The very first question raised came on the very first page of the essay when the editors of this work discuss the use of the term "frontier." They argue that the term "frontier" became significant only after the American Revolution. Prior to the revolution, "backcountry" was used most often and that the concepts changed in the change in terminology. This made me wonder, is it true that the concept changed at this point, or it is merely a change of terminology while the concept is largely the same for both terms?

Another point that I questioned is found a few pages later. The editors wrote, "Elites extended their control into border areas by relying on the labor of lower-status whites to occupy, defend, and clear the land." I believe, goes against the greater part of the historiography written about frontier settlers. As Edmund Morgan pointed out in The Birth of the Republic: 1763-89 (3rd Ed.), the colonists were always distrustful of government intervention, which is one of the root causes of the American Revolution. Gary Nash, in his latest work, The Unknown Revolution, gave numerous illustrations on how those on the frontier resisted government interference, in a myriad of different forms, for a myriad of different reasons. Thus, I find myself wondering if the elites so in control on the frontier or if, as is the general trend, those on the frontier wanted to be left alone and fought against intervention by elites.

Onto the actual essays. The essayists contained within tackle the concept of "frontier" from different perspectives, including cultural and social history, political and diplomatic history, linguistic theory, and women's history. All of the essayists tackle primary source extensively to get to the root nature of perceptions and relationships between Native Americans and Colonists. Some essays are better than others. James H. Merrell's essay, "Shamokin, "the very seat of the Prince of Darkness": Unsettling the Early American Frontier, stands out as one of the better essays, with William B. Hart, "Black `Go-Betweens' and the Mutability of `Race' Status, and Identity on New York's Pre-Revolutionary Frontier" being the weakest of the volume. Why?

Well, Merrell points out all the differing cultures that could meet up in a given locale and shows how the clash of those many cultures could affect the perspective of those living in that region. It could be, to say the least, a very disconcerting experience. In Hart's essay, I find myself in slight disagreement with the author on the statement, "Grant's inability to find `genuine Indians' at Johnson Hall indicates that she perceived the world in racial terms." (94) I find myself in slight disagreement because I wonder if she did not perceive the world in cultural terms. She went to see "genuine Indians," who, she imagined, would be dressed up in traditional native garb. She found them dressed much like her host, Sir William Johnson. It is my belief that she wanted to see the culture, not the race of the Indians. As the race of the Indians could not disappear because of the color of their skin, their clothing could change.
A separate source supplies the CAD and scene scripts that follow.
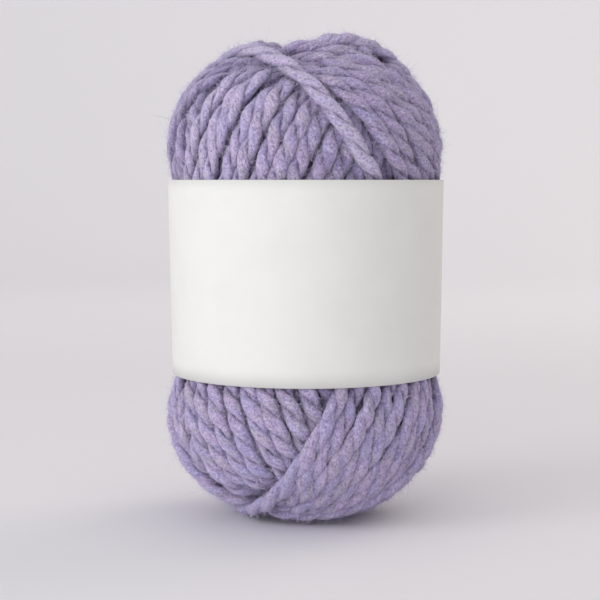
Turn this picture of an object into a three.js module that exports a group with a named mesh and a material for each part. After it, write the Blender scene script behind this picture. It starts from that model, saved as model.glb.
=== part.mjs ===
// A ball of chunky wool yarn, wound by machine and stood on end, with a plain paper band round its waist.
// Millimetres, +Z up, with the origin in the middle of the foot.
// Azimuth 0 faces the front, at -Y, and grows towards +X.
import * as THREE from "three";
import { ConvexHull } from "three/addons/math/ConvexHull.js";

const HEIGHT = 148;
const RADIUS = 42.6;

// The two rounded ends, a little fuller than half ellipses, and how far the foot is pressed flat.
const TOP_CAP = 38;
const FOOT_CAP = 34;
const FOOT_SINK = 2;
const FULLNESS = 2.15;

// One strand, as it lies: its width, the groove beside it, the paces in which it is laid, and how
// many of them lie between two points of the solid.
const STRAND = { width: 5.2, groove: 2.0, pace: 0.95, stride: 3 };

// The paper band: a strip glued into a ring, with its lap at the back.
const BAND = { foot: 44.5, top: 103, footRadius: 40.9, topRadius: 41.9, paper: 1, lap: 14, sides: 120 };
const GAP = 0.3;

// The turns over each end, oldest first. reach is how near a turn comes to the pole, from and to are
// the azimuths of the first and last turn where they come nearest, and lift is how far they stand out.
const TOP = 1;
const FOOT = -1;
const WINDING = [
  { end: TOP, reach: 7, from: 20, to: 350, turns: 12, lift: -3.4 },
  { end: TOP, reach: 16, from: 389, to: 29, turns: 46, lift: 0 },
  { end: TOP, reach: 24, from: -14, to: -62, turns: 7, lift: 0.7 },
  { end: FOOT, reach: 7, from: 10, to: 340, turns: 12, lift: 0.9 },
  { end: FOOT, reach: 15.5, from: 389, to: 29, turns: 42, lift: 0 },
  { end: FOOT, reach: 22, from: -11, to: -75, turns: 9, lift: 0.9 },
];

// A strand's section: places across it in widths, how deep each lies in the groove, and how many
// widths a place keeps from the middle of a newer strand to show.
const SECTION = [
  { across: 0, depth: 0, clear: 0.74 },
  { across: 0.49, depth: 1, clear: 0.62 },
  { across: -0.49, depth: 1, clear: 0.62 },
];
const LEAST_SPACING = 0.13;

// How deep the middle of the crown lies, and how far from the band its strands show.
const CROWN_HOLLOW = 6;
const EDGE_RISE = 4;
const SHOULDER = HEIGHT - TOP_CAP;
const CENTRE = new THREE.Vector3(0, 0, (BAND.foot + BAND.top) / 2);
const UP = new THREE.Vector3(0, 0, 1);

const radians = THREE.MathUtils.degToRad;

function at(azimuth, radius, z) {
  return new THREE.Vector3(radius * Math.sin(azimuth), -radius * Math.cos(azimuth), z);
}

// How far a point stands above a straight side's end, and how tall the rounded end there is.
function intoCap(point) {
  if (point.z > SHOULDER) return { rise: point.z - SHOULDER, cap: TOP_CAP };
  const cap = FOOT_CAP + FOOT_SINK;
  return { rise: Math.min(0, point.z - FOOT_CAP), cap };
}

// Outward slope of the plain form, a straight side with a rounded end above and below.
function slope(point) {
  const { rise, cap } = intoCap(point);
  const reach = Math.hypot(point.x, point.y);
  const level = (reach / RADIUS) ** (FULLNESS - 1) / (RADIUS * reach);
  const climb = (Math.sign(rise) * Math.abs(rise / cap) ** (FULLNESS - 1)) / cap;
  return new THREE.Vector3(point.x * level, point.y * level, climb).multiplyScalar(FULLNESS);
}

// Moves a point that is near the plain form onto it.
function settle(point) {
  const { rise, cap } = intoCap(point);
  const out = slope(point);
  const reach = Math.hypot(point.x, point.y) / RADIUS;
  const excess = reach ** FULLNESS + Math.abs(rise / cap) ** FULLNESS - 1;
  return point.addScaledVector(out, -excess / out.lengthSq());
}

// Half a turn laid straight over an end: from its nearest point to the pole, down to the band.
function halfTurn(end, reach) {
  const share = (1 - (reach / RADIUS) ** FULLNESS) ** (1 / FULLNESS);
  const z = end === TOP ? SHOULDER + TOP_CAP * share : FOOT_CAP - (FOOT_CAP + FOOT_SINK) * share;
  const edge = end === TOP ? BAND.top : BAND.foot;
  const place = at(0, reach, z);
  const heading = new THREE.Vector3(1, 0, 0);
  const stops = [];
  while ((place.z - edge) * end > 0) {
    const out = slope(place).normalize();
    heading.addScaledVector(out, -heading.dot(out)).normalize();
    stops.push({ place: place.clone(), out, side: out.clone().cross(heading) });
    settle(place.addScaledVector(heading, STRAND.pace));
  }
  return stops;
}

// A whole turn: the half turn and its mirror image, turned to their azimuth.
function wholeTurn(half, azimuth) {
  const turned = (vector) => vector.clone().applyAxisAngle(UP, azimuth);
  const mirrored = (vector) => new THREE.Vector3(-vector.x, vector.y, vector.z);
  const right = half.map(({ place, out, side }) => ({
    place: turned(place),
    out: turned(out),
    side: turned(side),
  }));
  const left = half.slice(1).map(({ place, out, side }) => ({
    place: turned(mirrored(place)),
    out: turned(mirrored(out)),
    side: turned(mirrored(side)),
  }));
  return left.reverse().concat(right);
}

// Every turn of the winding, the newest first, with the unevenness of a real ball.
function turns() {
  const all = [];
  for (const group of WINDING) {
    for (let i = 0; i < group.turns; i += 1) {
      const share = i / (group.turns - 1);
      const azimuth = THREE.MathUtils.lerp(group.from, group.to, share) + 0.6 * Math.sin(5 * i);
      const half = halfTurn(group.end, group.reach * (1 + 0.06 * Math.sin(3.1 * i)));
      all.push({ stops: wholeTurn(half, radians(azimuth)), lift: group.lift + 0.25 * Math.sin(2.3 * i) });
    }
  }
  return all.reverse();
}

// Points kept in cubes one strand wide, so that a search looks only at the cubes around a place.
class Cubes {
  cubes = new Map();

  add(point) {
    const key = this.cube(point).join();
    if (!this.cubes.has(key)) this.cubes.set(key, []);
    this.cubes.get(key).push(point);
  }

  cube(point) {
    return point.toArray().map((part) => Math.floor(part / STRAND.width));
  }

  holdsNear(point, distance) {
    const [x, y, z] = this.cube(point);
    const around = [-1, 0, 1];
    const near = (other) => point.distanceTo(other) < distance;
    return around.some((i) =>
      around.some((j) => around.some((k) => this.cubes.get([x + i, y + j, z + k].join())?.some(near))),
    );
  }
}

// Points on the crests and grooves that show: a turn hides what older turns have under it.
function strandPoints() {
  const shown = [];
  const taken = new Cubes();
  const newer = new Cubes();
  for (const turn of turns()) {
    for (const { across, depth, clear } of SECTION) {
      for (const { place, out, side } of turn.stops.filter((_, i) => i % STRAND.stride === 0)) {
        const spot = place.clone().addScaledVector(side, across * STRAND.width);
        if (newer.holdsNear(spot, clear * STRAND.width)) continue;
        spot.addScaledVector(out, turn.lift * (1 - 0.6 * depth) - STRAND.groove * depth);
        if (taken.holdsNear(spot, LEAST_SPACING * STRAND.width)) continue;
        taken.add(spot);
        shown.push(spot);
      }
    }
    turn.stops.forEach(({ place }) => newer.add(place));
  }
  return shown;
}

// The outer face of the band at a height, inside which the yarn is pressed smooth.
function bandRadius(z) {
  return THREE.MathUtils.mapLinear(z, BAND.foot, BAND.top, BAND.footRadius, BAND.topRadius);
}

// Rings of points under the band, close together at its two edges, where the yarn swells out.
function waistPoints() {
  const pressed = BAND.paper + GAP;
  const rows = [
    { z: BAND.foot - 2.9, count: 90, inset: -0.7 },
    { z: BAND.foot - GAP, count: 90, inset: pressed },
    { z: BAND.foot + 4, count: 45, inset: pressed },
    { z: CENTRE.z, count: 30, inset: pressed },
    { z: BAND.top - 4, count: 45, inset: pressed },
    { z: BAND.top + GAP, count: 90, inset: pressed },
    { z: BAND.top + 1.8, count: 90, inset: 0.4 },
  ];
  return rows.flatMap(({ z, count, inset }) => {
    const ring = Array.from({ length: count }, (_, i) => radians((360 * i) / count));
    return ring.map((azimuth) => at(azimuth, bandRadius(z) - inset, z));
  });
}

// One closed skin through points that each show from the middle of the ball.
function skin(points) {
  const directions = points.map((point) => point.clone().sub(CENTRE).normalize());
  const index = new Map(directions.map((direction, i) => [direction, i]));
  const triangles = [];
  for (const face of new ConvexHull().setFromPoints(directions).faces) {
    const corners = [];
    let edge = face.edge;
    do {
      corners.push(index.get(edge.head().point));
      edge = edge.next;
    } while (edge !== face.edge);
    for (let i = 2; i < corners.length; i += 1) triangles.push(corners[0], corners[i - 1], corners[i]);
  }
  return new THREE.BufferGeometry().setFromPoints(points).setIndex(triangles);
}

function yarnBall() {
  const shows = ({ z }) => z > BAND.top + EDGE_RISE || z < BAND.foot - EDGE_RISE;
  const free = strandPoints().filter(shows);
  for (const point of free) point.z = Math.max(point.z, 0);
  const hollow = new THREE.Vector3(0, 0, HEIGHT - CROWN_HOLLOW);
  const sole = new THREE.Vector3(0, 0, 0);
  const wool = new THREE.MeshStandardMaterial({ color: 0x9c8fb2, roughness: 0.95, metalness: 0 });
  const ball = new THREE.Mesh(skin([...free, ...waistPoints(), hollow, sole]), wool);
  ball.name = "yarn_ball";
  return ball;
}

// The band in plan: a ring one paper thick, twice that where its ends lap at the back.
function bandPlan() {
  const lap = BAND.lap / BAND.footRadius;
  const plan = new THREE.Shape();
  const hole = new THREE.Path();
  for (let i = 0; i < BAND.sides; i += 1) {
    const azimuth = (2 * Math.PI * i) / BAND.sides;
    const papers = Math.abs(azimuth - Math.PI) < lap / 2 ? 2 : 1;
    const inner = at(azimuth, BAND.footRadius - BAND.paper, 0);
    const outer = at(azimuth, BAND.footRadius - BAND.paper + papers * BAND.paper, 0);
    if (i === 0) plan.moveTo(outer.x, outer.y);
    else plan.lineTo(outer.x, outer.y);
    if (i === 0) hole.moveTo(inner.x, inner.y);
    else hole.lineTo(inner.x, inner.y);
  }
  plan.holes.push(hole);
  return plan;
}

function paperBand() {
  const tall = BAND.top - BAND.foot;
  const geometry = new THREE.ExtrudeGeometry(bandPlan(), { depth: tall, steps: 1, bevelEnabled: false });
  geometry.translate(0, 0, BAND.foot);
  const places = geometry.getAttribute("position");
  for (let i = 0; i < places.count; i += 1) {
    const flare = bandRadius(places.getZ(i)) / BAND.footRadius;
    places.setX(i, places.getX(i) * flare);
    places.setY(i, places.getY(i) * flare);
  }
  const paper = new THREE.MeshStandardMaterial({ color: 0xf0f0ec, roughness: 0.8, metalness: 0 });
  const band = new THREE.Mesh(geometry, paper);
  band.name = "paper_band";
  return band;
}

const yarn = new THREE.Group();
yarn.add(yarnBall(), paperBand());
export default yarn;
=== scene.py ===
# A ball of chunky lilac wool, wound by machine and stood on its end, with a bare paper band round
# its waist. Metres, +Z up, the front at -Y, and the origin in the middle of the foot.
import math

import bmesh
import bpy
import numpy as np
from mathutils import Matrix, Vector


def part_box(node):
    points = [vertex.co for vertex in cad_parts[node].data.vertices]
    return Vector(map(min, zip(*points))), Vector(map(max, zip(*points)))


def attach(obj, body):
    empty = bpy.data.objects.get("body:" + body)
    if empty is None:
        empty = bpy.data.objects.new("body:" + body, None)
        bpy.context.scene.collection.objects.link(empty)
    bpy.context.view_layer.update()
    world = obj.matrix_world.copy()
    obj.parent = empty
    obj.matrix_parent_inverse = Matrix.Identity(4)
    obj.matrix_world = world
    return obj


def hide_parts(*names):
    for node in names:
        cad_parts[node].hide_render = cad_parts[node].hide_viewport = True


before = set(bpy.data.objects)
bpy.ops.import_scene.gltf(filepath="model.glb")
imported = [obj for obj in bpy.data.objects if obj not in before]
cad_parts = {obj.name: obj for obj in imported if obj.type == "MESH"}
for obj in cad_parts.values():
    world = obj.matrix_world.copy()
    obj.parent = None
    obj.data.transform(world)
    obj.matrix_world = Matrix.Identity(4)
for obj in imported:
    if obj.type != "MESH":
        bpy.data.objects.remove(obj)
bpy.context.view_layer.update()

MM = 0.001
band_low, band_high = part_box("paper_band")


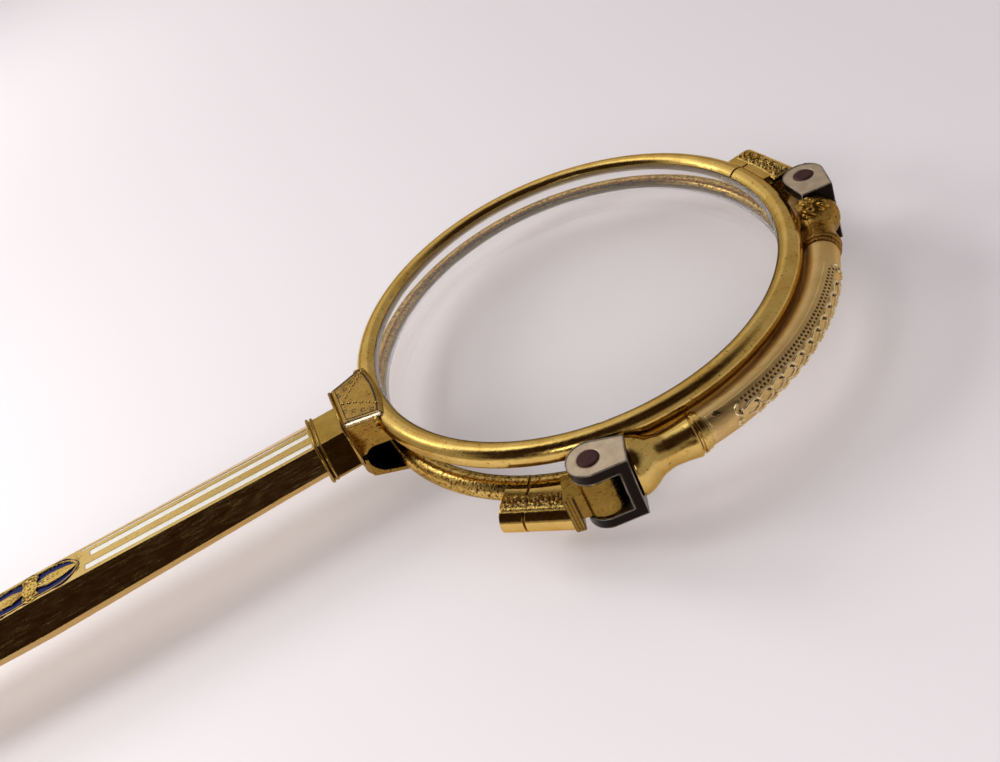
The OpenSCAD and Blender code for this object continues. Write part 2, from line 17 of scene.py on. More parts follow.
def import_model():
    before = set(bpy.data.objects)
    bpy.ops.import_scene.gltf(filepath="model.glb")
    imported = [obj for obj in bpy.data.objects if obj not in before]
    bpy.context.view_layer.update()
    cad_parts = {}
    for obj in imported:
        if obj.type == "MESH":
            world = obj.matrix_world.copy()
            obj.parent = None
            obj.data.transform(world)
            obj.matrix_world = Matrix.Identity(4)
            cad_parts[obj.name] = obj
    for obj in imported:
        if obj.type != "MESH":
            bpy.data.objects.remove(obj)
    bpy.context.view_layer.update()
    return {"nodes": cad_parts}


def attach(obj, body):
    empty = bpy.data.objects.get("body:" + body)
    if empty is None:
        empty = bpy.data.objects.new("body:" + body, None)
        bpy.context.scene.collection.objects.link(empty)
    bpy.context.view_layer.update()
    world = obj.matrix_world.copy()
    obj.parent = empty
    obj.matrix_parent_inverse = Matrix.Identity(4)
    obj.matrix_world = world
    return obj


log = logging.getLogger("lorgnette")

MM = 0.001
IMAGE_SIZE = (1000, 762)
BEVEL_SAMPLES = 6

# the lorgnette's main places, in millimetres
LENS_X = 92.0  # the lens axis
FRONT_Z = 1.42  # the front rim's middle plane
REAR_Z = -2.42  # the rear rim's middle plane
BRIDGE_Z = -0.15  # the bridge's middle plane
RIM_R = 20.0  # the rims' outer radius
BRIDGE_R = 21.209  # the bridge tube's middle line, about the lens axis
PLATE_Z = 2.7  # the thumb plate's top
REAR_PIN = -109.0  # angles of the hinge pins about the lens axis
FRONT_PIN = -10.0

UP = np.array([0.0, 0.0, 1.0])


class Wear(Enum):
    """How far the plating has gone along the edges."""

    SLIGHT = 0.35
    HEAVY = 0.8


def linear(hex_colour: str) -> tuple[float, float, float, float]:
    """Turn an sRGB hex colour into linear RGBA.

    Args:
        hex_colour: six hexadecimal digits with a leading hash.

    Returns:
        The linear red, green, blue and an alpha of 1.
    """
    parts = [int(hex_colour[i : i + 2], 16) / 255 for i in (1, 3, 5)]
    rgb = [c / 12.92 if c <= 0.04045 else ((c + 0.055) / 1.055) ** 2.4 for c in parts]
    return (rgb[0], rgb[1], rgb[2], 1.0)


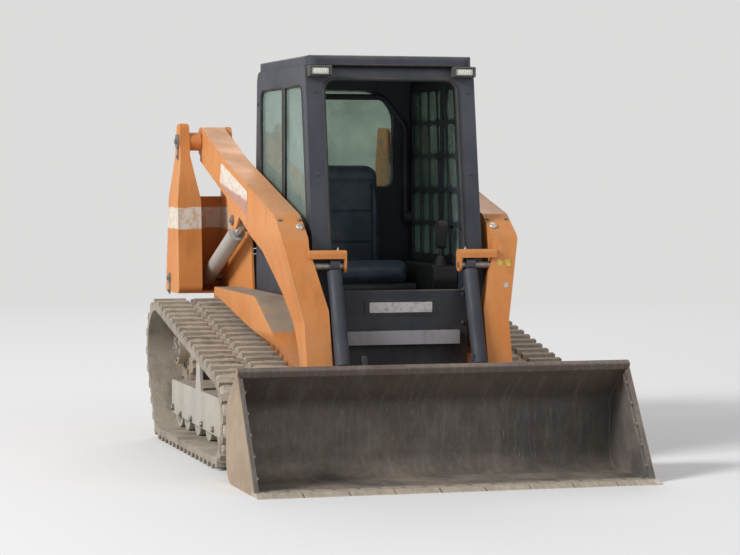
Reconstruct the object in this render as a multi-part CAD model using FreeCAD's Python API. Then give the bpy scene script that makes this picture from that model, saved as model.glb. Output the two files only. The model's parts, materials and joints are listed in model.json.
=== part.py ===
import FreeCAD
import Part
import math
import os

# A tracked skid steer loader: a compact loader on two rubber tracks, with an open-fronted cab,
# a pair of lift arms pivoted on rear towers, a quick coupler and a wide low bucket.
# Frame: +X forward to the bucket, +Y to the machine's left, +Z up, millimetres.
# The origin is on the ground, under the middle of the machine's overall length.

Vector = FreeCAD.Vector

# Clearances
RUN_GAP = 5.0            # between pieces that move past each other
PIN_GAP = 0.3            # between a pin and the bore that turns on it
SEAT_GAP = 0.3           # between curved or soft pieces that rest on one another

# Track: three wheels inside a rubber belt
TRACK_INNER_Y = 540.0
TRACK_WIDTH = 400.0
TRACK_MID_Y = TRACK_INNER_Y + TRACK_WIDTH / 2
BELT = 40.0              # thickness of the belt itself
LUG = 25.0               # height of a lug
LUG_PITCH = 100.0
LUG_SLOPE = 8.0          # length of a lug's sloping flank
GROOVE = 44.0            # plain strip between the two rows of lugs
SPROCKET_X = -1000.0
SPROCKET_Z = 500.0
SPROCKET_R = 215.0
IDLER_X = 520.0
IDLER_R = 185.0
TAIL_WHEEL_X = -930.0
TAIL_WHEEL_R = 110.0
GROUND_LINE = BELT + LUG                      # inner face of the belt on the ground
IDLER_Z = GROUND_LINE + IDLER_R
TAIL_WHEEL_Z = GROUND_LINE + TAIL_WHEEL_R

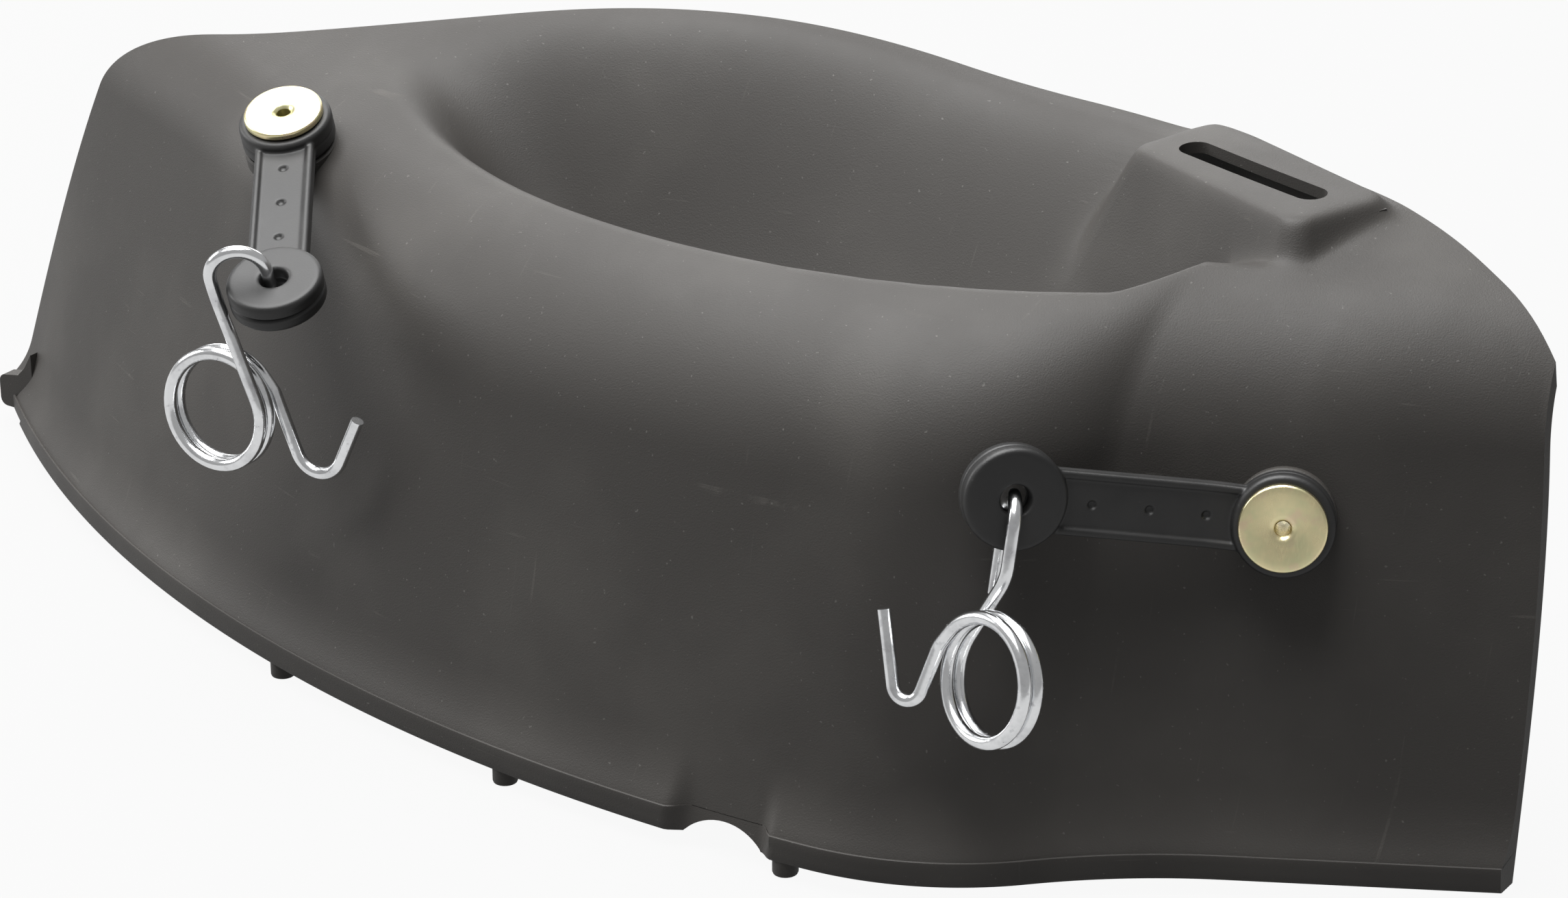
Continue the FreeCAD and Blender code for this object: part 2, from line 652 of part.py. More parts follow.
cover.Label = "cover_shell"


def eye(name, place):
    """One round end of a strap, edges softened."""
    disc = driven("Part::Cylinder", name, {"Radius": "Sizes.eye_radius",
                                           "Height": "Sizes.eye_height"})
    soft = rounded_edges(name + "_soft", disc, size("eye_edge"),
                         lambda edge: edge.BoundBox.ZLength < 0.01)
    soft.Placement = place
    groove = driven("Part::Torus", name + "_groove", {"Radius1": "Sizes.eye_radius",
                                                      "Radius2": "Sizes.parting_radius"})
    groove.Placement = place.multiply(Placement(Vector(0, 0, size("eye_height") / 2), Rotation()))
    return soft, groove


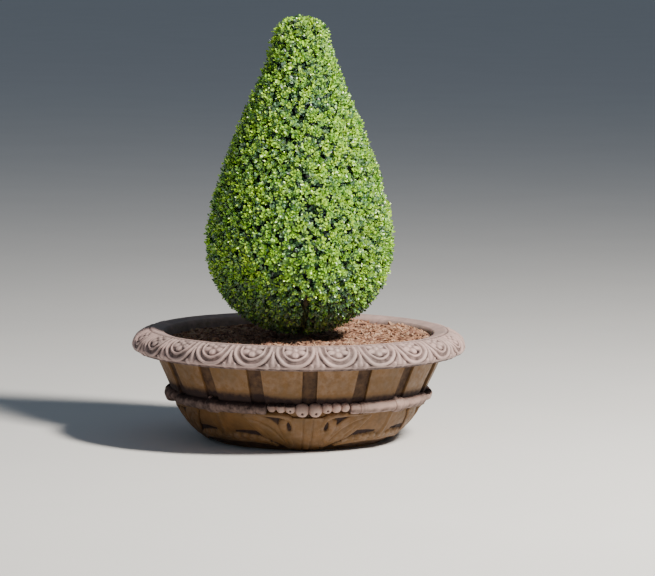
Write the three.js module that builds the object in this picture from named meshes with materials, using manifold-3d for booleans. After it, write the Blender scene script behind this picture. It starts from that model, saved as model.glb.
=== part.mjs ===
// A boxwood clipped to a teardrop, growing in a wide, low bowl of cast stone.
//
// Millimetres, +Z up. The origin is the middle of the bowl's flat underside, and the palmette at
// the front of the bowl looks along -Y. Turns round the bowl are counted from there towards +X.

import * as THREE from "three";
import { mergeVertices } from "three/addons/utils/BufferGeometryUtils.js";
import Module from "manifold-3d";

const wasm = await Module();
wasm.setup();
const { clamp, degToRad, lerp, mapLinear, smoothstep } = THREE.MathUtils;

// Driving dimensions

const FIT = 0.4; // what neighbouring pieces stay apart, measured along the radius
const BOWL_FACETS = 48; // sides of the bowl's rings
const QUARTER = Math.PI / 2;

const FOOT_RADIUS = 272;
const FOOT_HEIGHT = 8;
const BELLY = [[286, 8], [362, 52], [398, 150]]; // start, pull and end of the lower bowl's curve
const BELLY_STEPS = 4;
const WALL_FOOT = [403.5, 153]; // the slanted wall between the rail and the rim
const WALL_TOP = [460, 277];
const INSIDE_TOP = [409, 277];
const INSIDE = [[370, 150], [300, 60], [240, 30]]; // down the inside to the edge of the floor

const STRIPS = 16;
const STRIP_WIDTH = 47;
const STRIP_DEPTH = 8;
const STRIP_MARGIN = 7; // plain wall above and below a strip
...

In Grant's mind - the clothing was the identity of the natives, thus the reason Grant was disappointed.

Cayton's own essay within the book is one where he is imposing his own modern political viewspoints onto the Treaty of Grenville and the early leaders of America. From his wording, he makes the government of our early nation seem sinister and aristocratic, almost seemingly to operate without the consent of the governend, so red flags in his essay resound.

So, the three star rating does represent the overall presentations contained within the book. Some are good, others, weak. However, you should get a great deal out of this book if you have a basis understanding into Early American history.